Eine Frage des Deals
In Großbritannien war voriges Jahr vor allem die US-Kaffeehaus-Kette Starbucks wegen ihrer besonders kreativen Steuergebarung "auf Staatskosten" unter Beschuss geraten. Das Unternehmen nützt ein Schlupfloch in den Niederlanden, wonach für die Wertschöpfung aus geistigem Eigentum keine Körperschaftssteuer anfällt. Dadurch entgingen den Briten Steuereinnahmen in Milliardenhöhe. Holdings und multinationale Konzerne haben in Holland neben niedrigen Steuersätzen zudem die Möglichkeit, mit der Steuerbehörde Spezialverabredungen zu treffen, die der Geheimhaltung unterliegen. Mit ein Grund, warum sich dort 2500 ausländische Firmen als Briefkastenfirmen registrieren ließen.

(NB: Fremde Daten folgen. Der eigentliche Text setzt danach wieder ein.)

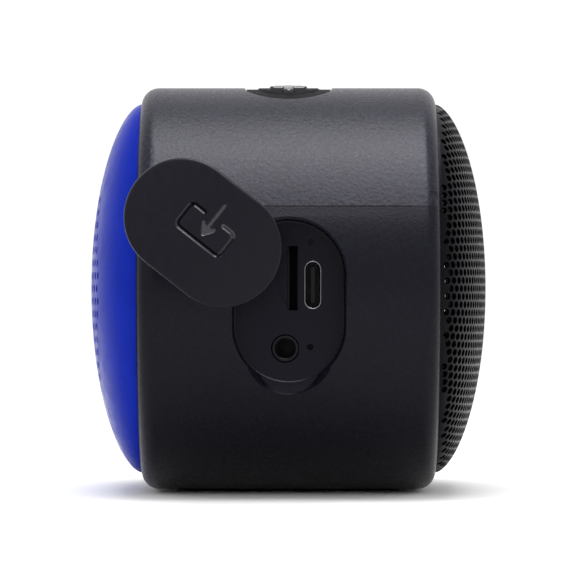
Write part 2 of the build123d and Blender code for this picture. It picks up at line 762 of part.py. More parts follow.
def card_socket():
    """The sheet-metal memory card socket on the front face of the board."""
    front = CARD_Y - CARD_SLOT_WIDE / 2 + 0.05
    half = CARD_SOCKET_LONG / 2
    back = BOARD_EDGE_X - CARD_SOCKET_DEPTH
    shell = block(back, BOARD_EDGE_X, front, BOARD_FRONT_Y, -half, half)
    hollow = block(back + 1, BOARD_EDGE_X + 1, front + 0.3, BOARD_FRONT_Y - 0.3,
                   -CARD_SLOT_LONG / 2, CARD_SLOT_LONG / 2)
    return Pos(0, 0, Z_MID + CARD_Z) * (shell - hollow)


def aux_jack():
    """The 3.5 mm socket: block on the board, collar through the floor, plug bore."""
    back = BOARD_EDGE_X - AUX_BODY_DEPTH
    half = AUX_BODY_HIGH / 2
    body = block(back, FLOOR_BACK_X - 0.1, AUX_Y - 2.5, BOARD_FRONT_Y, -half, half)
    body = Pos(0, 0, Z_MID + AUX_Z) * body
    body += end_rod(AUX_COLLAR_R, FLOOR_BACK_X - 0.2, FLOOR_X - 0.1, AUX_Y, AUX_Z)
    body -= end_rod(AUX_BORE_R, back + 1, FLOOR_X + 1, AUX_Y, AUX_Z)
    return chamfer(body.faces().sort_by(Axis.X)[-1].edges(), AUX_LIP)


def microphone():
    """The call microphone behind its pinhole."""
    return Pos(0, 0, Z_MID + MIC_Z) * block(BOARD_EDGE_X - 1.1, BOARD_EDGE_X,
                                            BOARD_BACK_Y, BOARD_BACK_Y + 2.2, -1.6, 1.6)


def status_led():
    """The side-view status lamp on the board's edge."""
    return Pos(0, LED_Y, Z_MID + LED_Z) * block(BOARD_EDGE_X - 1.2, BOARD_EDGE_X,
                                                BOARD_BACK_Y - LED_Y, 0.7, -0.8, 0.8)


def light_pipe():
    """The clear pin that brings the lamp's light to the recess floor."""
    pin = end_rod(LED_HOLE_R - 0.03, FLOOR_BACK_X, FLOOR_X - 0.1, LED_Y, LED_Z)
    return pin + end_rod(LED_HOLE_R + 0.35, FLOOR_BACK_X - 0.3, FLOOR_BACK_X, LED_Y, LED_Z)


def on_board(x0, x1, high, z0, z1):
    """A flat block on the board's front face, z measured from the middle of the casing."""
    return Pos(0, 0, Z_MID) * block(x0, x1, BOARD_FRONT_Y - high, BOARD_FRONT_Y, z0, z1)


def wireless_module():
    """The shielded radio module on the front face of the board."""
    return on_board(-24, -9, MODULE_HIGH, -12, 0)


def amplifier_chip():
    """The power amplifier on the front face of the board."""
    return on_board(12, 18, CHIP_HIGH, -15, -9)


def battery_cell():
    """A flat lithium cell behind the board."""
    front = BOARD_BACK_Y + CELL_FOAM
    cell = block(-CELL_LONG / 2, CELL_LONG / 2, front, front + CELL_DEEP,
                 -CELL_HIGH / 2, CELL_HIGH / 2)
    cell = fillet(cell.edges().filter_by(Axis.X), CELL_ROUND)
    return Pos(0, 0, Z_MID) * cell


def battery_foam():
    """The adhesive foam that holds the cell to the board."""
    return Pos(0, 0, Z_MID) * block(-FOAM_HALF_LENGTH, FOAM_HALF_LENGTH, BOARD_BACK_Y,
                                    BOARD_BACK_Y + CELL_FOAM, -FOAM_HALF_HEIGHT,
                                    FOAM_HALF_HEIGHT)


def lead(points, radii):
    """An insulated wire along straight runs joined by arcs."""
    route = FilletPolyline(*points, radius=radii)
    start = Plane(origin=route @ 0, z_dir=route % 0)
    return sweep(start * Circle(LEAD_R), path=route)


def speaker_leads():
    """Two wires from the driver's tags down to the board."""
    high = Z_MID + MAGNET_R + TAG_STRIP_WIDE / 2
    low = high - LEAD_DROP
    wires = []
    for x in (-TAG_X, TAG_X):
        side = x + LEAD_DROP / 2
        wires.append(lead([(x, -TAG_LOW, high), (x, -TAG_LOW / 2, high), (side, -1.5, low),
                           (side, BOARD_FRONT_Y, low)], LEAD_BEND))
    return groups(wires)


def battery_leads():
    """Two wires from the cell's edge round to the board."""
    wires = []
    edge = -CELL_LONG / 2
    out = edge - CELL_LEAD_REACH
    middle = BOARD_BACK_Y + CELL_FOAM + CELL_DEEP / 2
    for z in (Z_MID - CELL_LEAD_Z, Z_MID + CELL_LEAD_Z):
        wires.append(lead([(edge, middle, z), (out, middle, z), (out, BOARD_BACK_Y, z)],
                          CELL_LEAD_BEND))
    return groups(wires)


# ---------------------------------------------------------------- flap over the ports


def as_opened(solid):
    """Take a piece from its closed place to the open one."""
    return OPENED * solid.rotate(FLAP_AXIS, -FLAP_SWING)


def port_flap():
    """A curved rubber plate that follows the casing's end, with a socket for its tether."""
    out = BODY_HALF + 1
    plate = end_slot(FLAP_LONG, FLAP_WIDE, FLAP_BACK_X, out, RECESS_Y, RECESS_Z)
    plate = (plate & stadium_at(0)) - stadium_at(FLAP_WALL)
    face = plate.faces().sort_by(Axis.X)[-1]
    plate = fillet(face.edges(), FLAP_EDGE)
    boss = end_rod(TETHER_BOSS_R, FLAP_BACK_X, out, TETHER_Y, TETHER_Z)
    plate += (boss & stadium_at(FLAP_WALL - 0.5)) - stadium_at(TETHER_BOSS_INSET)
    bore = end_rod(TETHER_R + RUNNING, FLAP_BACK_X - 1, out, TETHER_Y, TETHER_Z)
    plate -= bore & stadium_at(TETHER_SOCKET_INSET)
    return as_opened(plate)


def flap_tether():
    """The rubber stem that the flap turns on, with a bead that keeps it in the casing."""
    tip = FLAP_STANDOFF + FLOOR_X + 3.3
    bead = FLOOR_BACK_X - TETHER_END - TETHER_BEAD
    stem = end_rod(TETHER_R, bead, tip, TETHER_Y, TETHER_Z)
    return stem + end_rod(TETHER_BEAD_R, bead, bead + TETHER_BEAD, TETHER_Y, TETHER_Z)


# ---------------------------------------------------------------- keypad


def key_places():
    """The four keys along the top, from the -X end."""
    return [KEY_PITCH * (n - 1.5) for n in range(4)]


def power_glyph():
    """A broken ring with an upright bar joined to it below."""
    outer = KEY_LONG / 2
    stroke = KEY_BAR * 0.75
    ring = Circle(outer) - Circle(outer - stroke)
    gap = Pos(0, outer) * Rectangle(2 * KEY_BAR, KEY_LONG)
    return (ring - gap) + Pos(0, stroke / 4) * SlotOverall(2 * outer - stroke / 2, stroke, 90)


def minus_glyph():
    """A single bar across the keypad."""
    return SlotOverall(KEY_LONG, KEY_BAR, 90)


def play_glyph():
    """A triangle and a bar against its point."""
    half = KEY_LONG / 2
    point = Polygon((-half, -half * 0.8), (half * 0.45, 0), (-half, half * 0.8), align=None)
    upright = Pos(half * 0.62, 0) * SlotOverall(KEY_LONG * 0.8, KEY_BAR * 0.8, 90)
    return point + upright + Rectangle(KEY_LONG * 0.7, KEY_BAR * 0.6)


def plus_glyph():
    """Two crossed bars."""
    return minus_glyph() + SlotOverall(KEY_LONG, KEY_BAR)


KEYS = {"power": power_glyph, "minus": minus_glyph, "play": play_glyph, "plus": plus_glyph}


def keypad_panel():
    """The rubber panel over the shoulders, with a raised island pierced for the keys."""
    over = Z_TOP + 2
    panel = slot_prism(PAD_LONG, PAD_WIDE, Z_MID, over) & stadium_at(PAD_FACE_INSET)
    panel += slot_prism(ISLAND_LONG, ISLAND_WIDE, Z_MID, over) & stadium_at(0)
    panel -= stadium_at(PAD_BACK_INSET)
    for x, glyph in zip(key_places(), KEYS.values()):
        panel -= Pos(x, 0, Z_MID) * extrude(offset(glyph(), KEY_GAP), over - Z_MID)
        relief = Pos(x, 0, 0) * tube(KEY_POST_R + KEY_GAP, 0, Z_MID, over)
        panel -= relief & stadium_at(KEY_POST_TOP_INSET - 0.1)
    return panel


def button(x, glyph):
    """A raised sign that follows the panel's curve, on a post that reaches its switch."""
    over = Z_TOP + 2
    solid = Pos(x, 0, Z_MID) * extrude(glyph(), over - Z_MID)
    solid = (solid & stadium_at(-KEY_PROUD)) - stadium_at(KEY_BACK_INSET)
    post = Pos(x, 0, 0) * tube(KEY_POST_R, 0, Z_TOP - KEY_POST_END, over)
    return solid + (post & stadium_at(KEY_POST_TOP_INSET))


def plunger(x):
    """The switch's plunger, against the end of the key's post."""
    return Pos(x, 0, 0) * tube(PLUNGER_R, 0, Z_TOP - PLUNGER_END, Z_TOP - KEY_POST_END)


def key_switches():
    """Four tact switches on the key board, each open above for its plunger."""
    switches = []
    for x in key_places():
        half = SWITCH_SIZE / 2
        body = block(x - half, x + half, -half, half, Z_TOP - KEY_BOARD_TOP, Z_TOP - SWITCH_TOP)
        bore = tube(SWITCH_BORE_R, 0, Z_TOP - SWITCH_BORE_END, Z_TOP)
        switches.append(body - Pos(x, 0, 0) * bore)
    return groups(switches)


def key_board():
    """The narrow board under the keypad."""
    top = Z_TOP - KEY_BOARD_TOP
    board = block(-KEY_BOARD_HALF_LENGTH, KEY_BOARD_HALF_LENGTH, -KEY_BOARD_HALF_WIDTH,
                  KEY_BOARD_HALF_WIDTH, top - KEY_BOARD_WALL, top)
    for side in (-1, 1):
        board -= Pos(side * KEY_BOSS_X, 0, 0) * tube(KEY_SCREW_HOLE_R, 0, top - 2, top + 1)
    return board


def key_board_screws():
    """Two small screws from below into the bosses."""
    low = Z_TOP - KEY_BOARD_TOP - KEY_BOARD_WALL
    screws = []
    for side in (-1, 1):
        body = tube(KEY_SCREW_R, 0, low, low + KEY_SCREW_LENGTH)
        body += tube(KEY_SCREW_HEAD_R, 0, low - KEY_SCREW_HEAD, low)
        screws.append(Pos(side * KEY_BOSS_X, 0, 0) * body)
    return groups(screws)


PIECES = {
    "casing_band": casing_band(),
    "foot_pad": foot_pad(),
    "front_cover": front_cover(),
    "rear_grille": rear_grille(),
    "front_cloth": dust_cloth(FRONT, COVER_WALL),
    "rear_cloth": dust_cloth(REAR, GRILLE_WALL),
    "front_gasket": cover_gasket(FRONT),
    "rear_gasket": cover_gasket(REAR),
    "front_baffle": front_baffle(),
    "front_baffle_screws": baffle_screws(FRONT),
    "rear_baffle_screws": baffle_screws(REAR),
    "driver_gasket": driver_gasket(),
    "driver_basket": driver_basket(),
    "driver_screws": driver_screws(),
    "driver_top_plate": driver_top_plate(),
    "driver_magnet": driver_magnet(),
    "driver_yoke": driver_yoke(),
    "voice_coil": voice_coil(),
    "driver_cone": driver_cone(),
    "dust_cap": dust_cap(),
    "driver_surround": driver_surround(),
    "driver_spider": driver_spider(),
    "driver_terminals": driver_terminals(),
    "rear_baffle": rear_baffle(),
    "radiator_frame": radiator_frame(),
    "radiator_surround": radiator_surround(),
    "radiator_plate": radiator_plate(),
    "radiator_weight": radiator_weight(),
    "main_board": main_board(),
    "board_screws": board_screws(),
    "usb_c_shell": usb_c_shell(),
    "usb_c_tongue": usb_c_tongue(),
    "card_socket": card_socket(),
    "aux_jack": aux_jack(),
    "microphone": microphone(),
    "status_led": status_led(),
    "light_pipe": light_pipe(),
    "wireless_module": wireless_module(),
    "amplifier_chip": amplifier_chip(),
    "battery_cell": battery_cell(),
    "battery_foam": battery_foam(),
    "speaker_leads": speaker_leads(),
    "battery_leads": battery_leads(),
    "port_flap": port_flap(),
    "flap_tether": flap_tether(),
    "keypad_panel": keypad_panel(),
    "key_switches": key_switches(),
    "key_board": key_board(),
    "key_board_screws": key_board_screws(),
}
for place, (sign, drawn) in zip(key_places(), KEYS.items()):
    PIECES[f"button_{sign}"] = button(place, drawn)
    PIECES[f"plunger_{sign}"] = plunger(place)

os.makedirs("parts", exist_ok=True)
for name, piece in PIECES.items():
    export_step(piece, f"parts/{name}.step")
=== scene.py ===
"""The looks of the compact portable speaker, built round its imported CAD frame.

Shapes are drawn in millimetres and turned to metres when a mesh is made. +X is the end with
the ports, -Y the coloured front cover, +Y the metal grille and +Z up.
"""

import json
import math

import bpy
import numpy as np
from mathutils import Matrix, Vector
from mathutils.geometry import delaunay_2d_cdt

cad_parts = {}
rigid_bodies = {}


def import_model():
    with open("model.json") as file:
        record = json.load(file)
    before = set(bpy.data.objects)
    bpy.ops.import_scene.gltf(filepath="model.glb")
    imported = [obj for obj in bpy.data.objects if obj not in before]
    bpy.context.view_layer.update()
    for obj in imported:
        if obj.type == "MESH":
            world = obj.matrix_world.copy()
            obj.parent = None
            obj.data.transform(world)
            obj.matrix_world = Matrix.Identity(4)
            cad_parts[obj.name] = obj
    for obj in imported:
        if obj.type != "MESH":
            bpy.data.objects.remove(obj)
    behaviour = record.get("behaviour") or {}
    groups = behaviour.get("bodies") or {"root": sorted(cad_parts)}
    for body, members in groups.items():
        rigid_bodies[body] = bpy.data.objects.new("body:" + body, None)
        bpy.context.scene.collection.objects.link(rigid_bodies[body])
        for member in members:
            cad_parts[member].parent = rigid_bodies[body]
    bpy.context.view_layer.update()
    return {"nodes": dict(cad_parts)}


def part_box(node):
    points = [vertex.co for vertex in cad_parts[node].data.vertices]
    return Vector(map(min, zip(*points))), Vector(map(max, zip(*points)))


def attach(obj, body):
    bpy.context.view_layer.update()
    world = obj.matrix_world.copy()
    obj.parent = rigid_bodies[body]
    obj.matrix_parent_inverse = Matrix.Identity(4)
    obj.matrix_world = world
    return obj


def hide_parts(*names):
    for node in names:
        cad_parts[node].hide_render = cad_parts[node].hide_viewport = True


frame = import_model()
NODES = frame["nodes"]
MM = 0.001


# ---------------------------------------------------------------- sizes, from the frame

def box_mm(node):
    """A node's lowest and highest corners, in millimetres."""
    low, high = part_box(node)
    return np.array(low) / MM, np.array(high) / MM


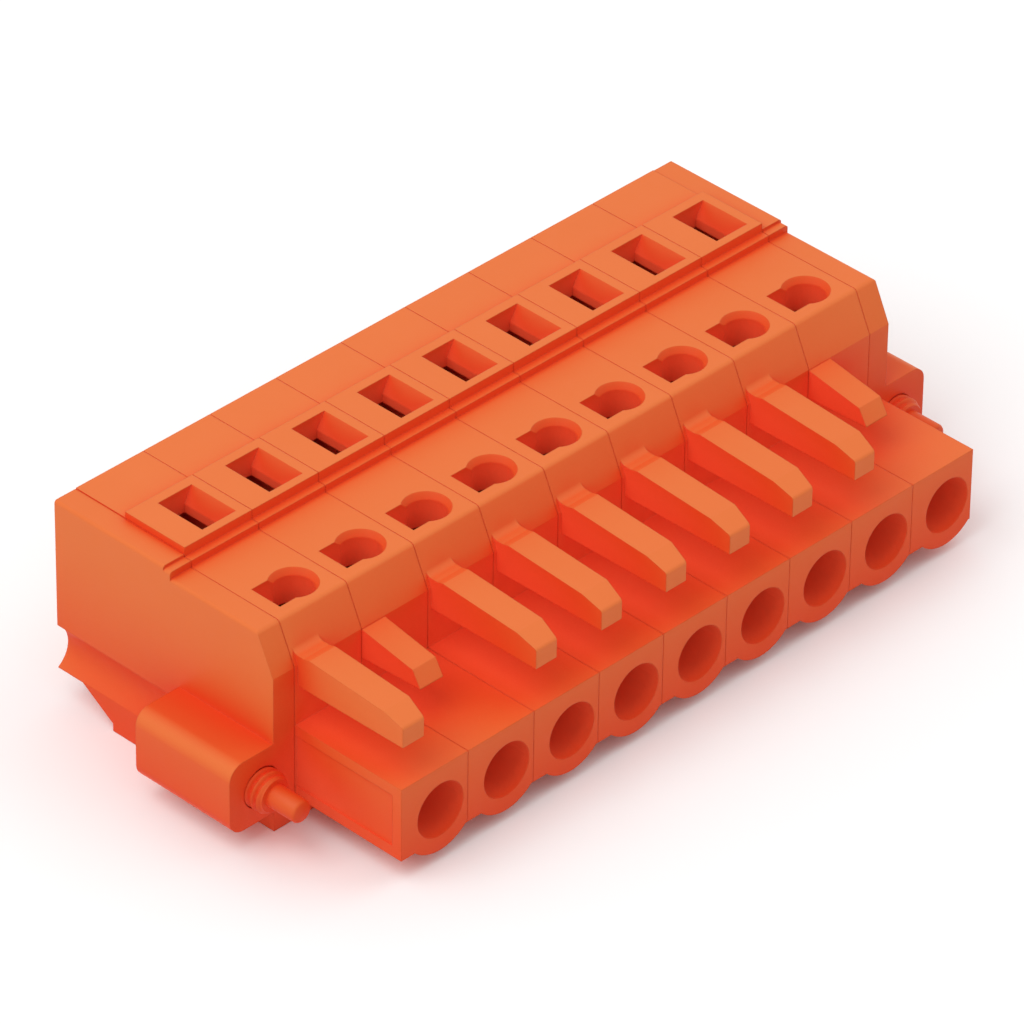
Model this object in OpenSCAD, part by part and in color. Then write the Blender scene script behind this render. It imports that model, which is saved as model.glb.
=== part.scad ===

Die EU-Kommission will diesen Praktiken nun das Handwerk legen. Immerhin entgehen der Union durch Steuerbetrug, -hinterziehung und -oasen rund 1000 Milliarden Euro pro Jahr. Unterstützung erhält die EU dabei von der Organisation für Wirtschaft und Zusammenarbeit in Europa (OECD), deren ehrgeiziger 15 Punkte umfassender Aktionsplan zum Kampf gegen Steueroasen jüngst auch auf dem G20-Gipfel einhelligen Zuspruch fand.